= Doldrums (musical project) =

Doldrums is the musical identity of Canadian singer, producer and visual artist Airick Asher Woodhead. Doldrums began in 2010 as a moniker to release home recordings before expanding into a live band and releasing three LPs: Lesser Evil (2013) on Arbutus Records, The Air Conditioned Nightmare (2015) on Sub Pop records, and Esc (2017) on Endless.

== History ==
Doldrums began in 2010 at The House of Everlasting Superjoy, a DIY venue and warehouse living space in Toronto that Airick shared with members of the group DD/MM/YYYY, which he cites as a primary influence, along with the numerous American noise artists that the venue hosted. The first release was a VHS of videos and music that had been chopped up and collaged together, choosing the name Doldrums after the book The Phantom Tollbooth by Norton Juster, a childhood favourite of his.
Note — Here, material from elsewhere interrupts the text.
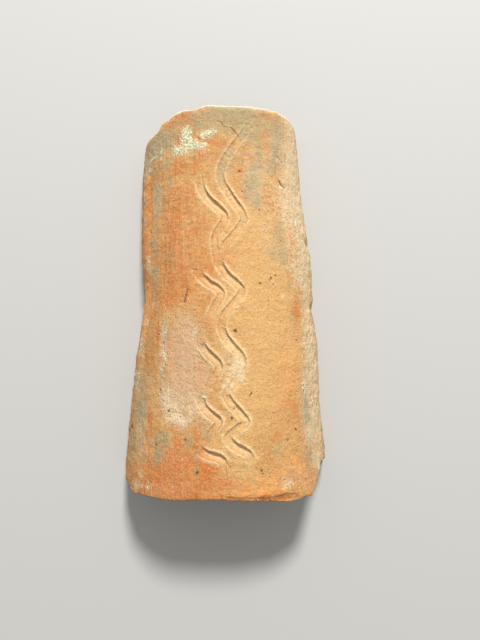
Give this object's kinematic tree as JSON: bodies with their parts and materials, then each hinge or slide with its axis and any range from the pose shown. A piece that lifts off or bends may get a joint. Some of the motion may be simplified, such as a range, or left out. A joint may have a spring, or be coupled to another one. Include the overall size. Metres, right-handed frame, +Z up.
{
  "type": "decorative ridge tile",
  "caption": "Hand-made tapered half-round ridge tile of fired clay, with a finger-drawn double zigzag down the crown and broken corners.",
  "frame": {"origin": "middle of the footprint, on the plane of the two long bearing edges", "axes": "+Z up through the crown, +Y along the tile from the broad end to the narrow end, +X across to the right seen from the broad end"},
  "size_m": [0.2294, 0.4436, 0.0998],
  "materials": {
    "fired_clay": "matt"
  },
  "bodies": {
    "root": {"ridge_tile": "fired_clay"}
  },
  "joints": []
}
A cover of Portishead's "Chase the Tear" brought Doldrums attention after Portishead chose to include it as the B-side to the vinyl release, a charity release for Amnesty International on XL Recordings. Cult UK label No Pain in Pop released his EP Empire Sound that year, which consisted of material from the Parrot Talk VHS. In Montreal Airick collaborated with artists within the burgeoning electronic music scene centred around Arbutus Records, which Pitchfork described as a group whose "sounds may be disparate, but [are] united by their desire to tackle questions of identity from unique and exciting perspectives."
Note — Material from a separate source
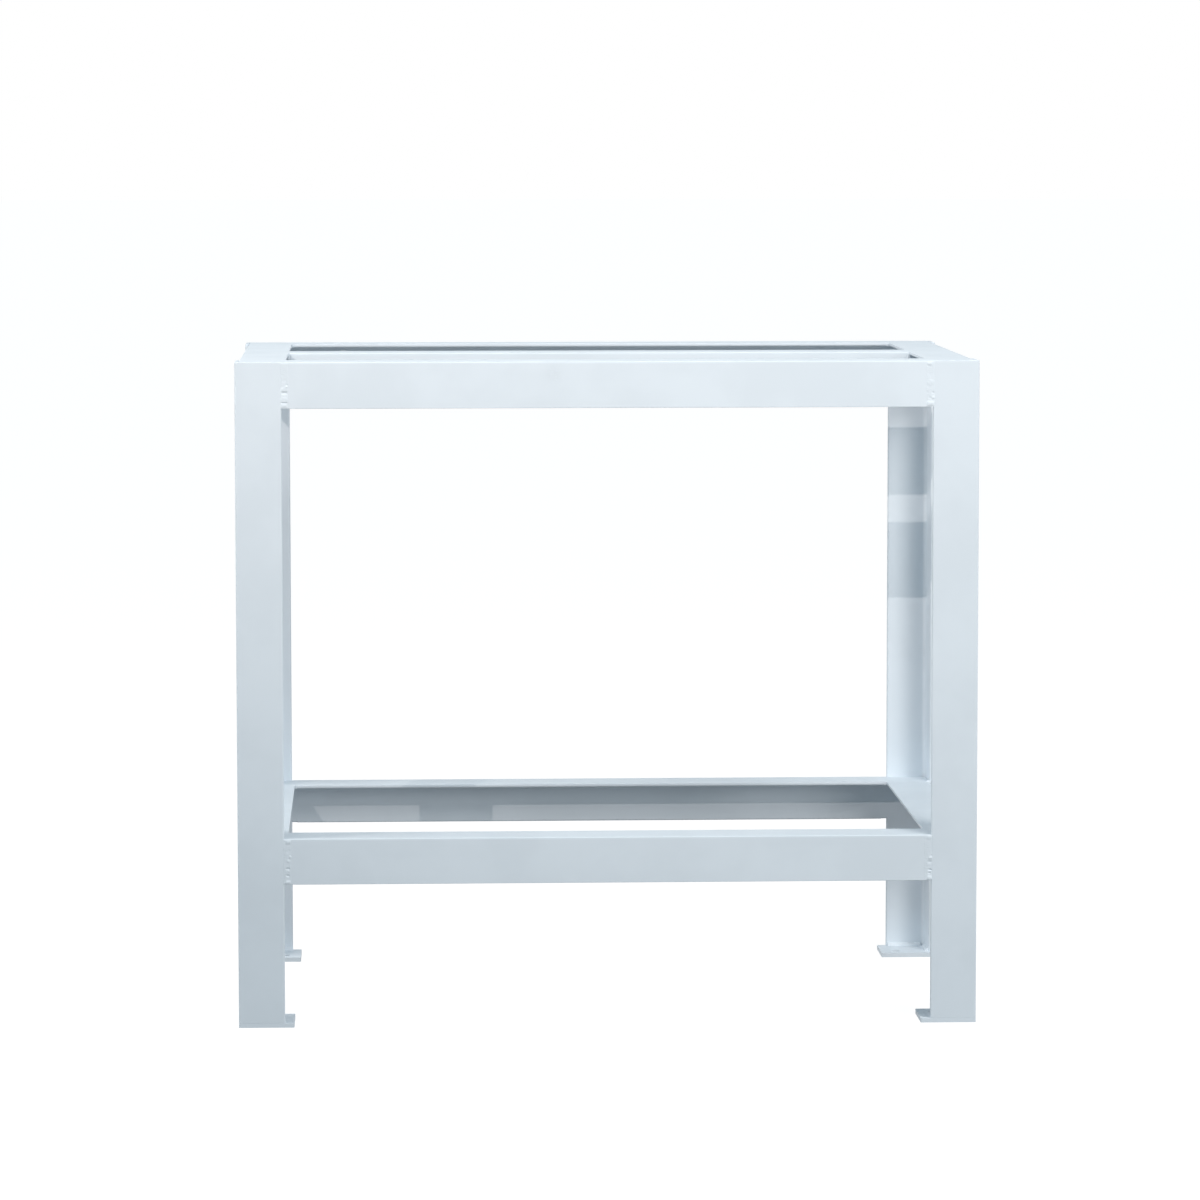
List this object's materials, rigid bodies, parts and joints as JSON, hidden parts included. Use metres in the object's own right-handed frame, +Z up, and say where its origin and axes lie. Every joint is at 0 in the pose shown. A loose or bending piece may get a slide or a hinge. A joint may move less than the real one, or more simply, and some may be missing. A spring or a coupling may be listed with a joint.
{
  "type": "sieve shaker stand",
  "caption": "Open bench stand welded from equal angle steel, with an upper and a lower rectangular frame, a cross rail under the machine and drilled foot plates.",
  "frame": {"origin": "on the floor, at the middle of the stand between its four legs", "axes": "+X to the right as the picture shows the stand, +Y to the rear, +Z up"},
  "size_m": [0.8, 0.5036, 0.72],
  "materials": {
    "powder_coat": "pale blue-grey powder coat, satin, with a fine orange-peel texture",
    "painted_weld": "lumpy weld metal under the same powder coat"
  },
  "bodies": {
    "root": {"leg_front_left": "powder_coat", "leg_front_right": "powder_coat", "leg_rear_left": "powder_coat", "leg_rear_right": "powder_coat", "top_rail_front": "powder_coat", "top_rail_rear": "powder_coat", "top_rail_left": "powder_coat", "top_rail_right": "powder_coat", "top_cross_rail": "powder_coat", "lower_rail_front": "powder_coat", "lower_rail_rear": "powder_coat", "lower_rail_left": "powder_coat", "lower_rail_right": "powder_coat", "foot_plate_front_left": "powder_coat", "foot_plate_front_right": "powder_coat", "foot_plate_rear_left": "powder_coat", "foot_plate_rear_right": "powder_coat", "weld_top_front_left": "painted_weld", "weld_top_front_right": "painted_weld", "weld_top_rear_left": "painted_weld", "weld_top_rear_right": "painted_weld", "weld_lower_front_left": "painted_weld", "weld_lower_front_right": "painted_weld", "weld_lower_rear_left": "painted_weld", "weld_lower_rear_right": "painted_weld", "weld_top_sides": "painted_weld", "weld_lower_sides": "painted_weld", "weld_cross_rail": "painted_weld", "weld_foot_front_left": "painted_weld", "weld_foot_front_right": "painted_weld", "weld_foot_rear_left": "painted_weld", "weld_foot_rear_right": "painted_weld"}
  },
  "joints": []
}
Montreal-based artist Grimes discovered Doldrums and invited him to move to Montreal in 2011. Her single "Oblivion" was inspired by Airick, and he was featured on her album Visions. The two embarked on a tour of DIY venues in America including Silent Barn in NYC, the Copy Cat in Baltimore, Secret Squirrel in Athens and the Magic Stick in Detroit.

Doldrums' first LP Lesser Evil was released on Arbutus on February 25, 2013. The album was well received and the band toured extensively, supporting artists Crystal Castles and Purity Ring as well as playing headlining shows and festivals. Black Dice, another key early influence on Doldrums' music, remixed the single "She Is the Wave". The band played 11 shows at the SXSW music festival in Austin in 5 days.

In 2015 Sub Pop Records announced the release of Doldrums' second album The Air Conditioned Nightmare, marking the band's departure from Arbutus. The group headlined tours in America and Europe and played OFF festival in Poland. Following a live performance on Boiler Room TV the band's van was broken into and laptop, passport and other equipment stolen, resulting in the cancellation of a European tour with the band HEALTH and forcing Airick to stay in Canada, a period which he described as a "wake up call", due to the things he was doing being "emotionally unsustainable".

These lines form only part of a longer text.